14. Miss Garnet’s Angel by Salley Vickers

“Stories magically unfold within this novel’s irresistible tale of Miss Julia Garnet, a schoolteacher who decides, after the death of her longtime friend Harriet, to take an apartment for six months in Venice. Soon overwhelmed by the sheer beauty of the city and its magnificent art, Miss Garnet’s English reserve begins to melt away. For the first time in her life she falls in love—with an art dealer named Carlo—and her once ordinary world is further transformed by a beautiful Italian boy, Nicco, and an enigmatic pair of twins engaged in restoring the fourteenth-century Chapel-of-the-Plague.

“Most affecting to Julia, though, is her discovery in a local church of panels depicting the ancient tale of Tobias and the Angel. As Julia unravels the story of Tobias’s redemption, she too strives to recover losses—not just her own but also the priceless painting of an angel that goes mysteriously missing from the Chapel along with one of the twins restoring it. His name is Toby. And Miss Garnet herself may prove to be an angel, but nowhere in this haunting, beautifully textured and multilayered novel is anything quite what it appears to be.”

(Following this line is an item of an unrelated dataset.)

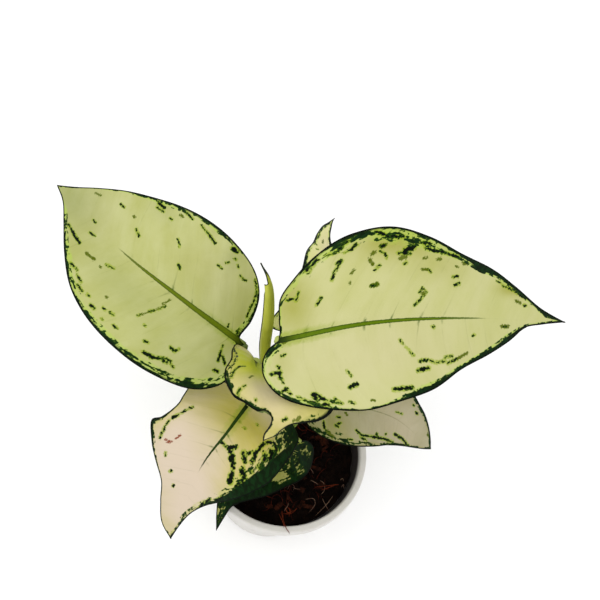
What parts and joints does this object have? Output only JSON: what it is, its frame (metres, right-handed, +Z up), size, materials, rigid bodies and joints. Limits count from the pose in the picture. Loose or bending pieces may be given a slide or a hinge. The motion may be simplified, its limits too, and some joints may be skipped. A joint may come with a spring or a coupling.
{
  "type": "potted white joy chinese evergreen",
  "caption": "Potted house plant with broad pointed cream leaves edged and flecked in green, on a short leaning cane in a thin-walled white nursery pot.",
  "frame": {"origin": "middle of the pot's flat base, on the surface that the pot stands on", "axes": "+Z up; the large right leaf points to +X, the left leaf to -X and the viewer stands at -Y"},
  "size_m": [0.2475, 0.1734, 0.2094],
  "materials": {
    "pot_plastic": "moulded white plastic, satin",
    "potting_mix": "dark peat with husk chips and reddish coir strands",
    "stem": "green cane with pale leaf scars",
    "new_leaf": "rolled young leaf, satin",
    "leaf": "cream leaf with a dark green margin and green flecks, glossy",
    "old_leaf": "pinkish cream old leaf with dark green patches, glossy",
    "dark_leaf": "dark green leaf with cream patches, glossy"
  },
  "bodies": {
    "root": {"pot": "pot_plastic", "potting_mix": "potting_mix", "stem": "stem", "leaf_furled": "new_leaf", "leaf_right": "leaf", "leaf_left": "leaf", "leaf_front": "leaf", "leaf_back": "leaf", "leaf_low_left": "old_leaf", "leaf_low_right": "old_leaf", "leaf_under": "dark_leaf"}
  },
  "joints": []
}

15. In the Company of the Courtesan by Sarah Dunant

“Escaping the sack of Rome in 1527, with their stomachs churning on the jewels they have swallowed, the courtesan Fiammetta and her dwarf companion, Bucino, head for Venice, the shimmering city born out of water to become a miracle of east-west trade: rich and rancid, pious and profitable, beautiful and squalid.”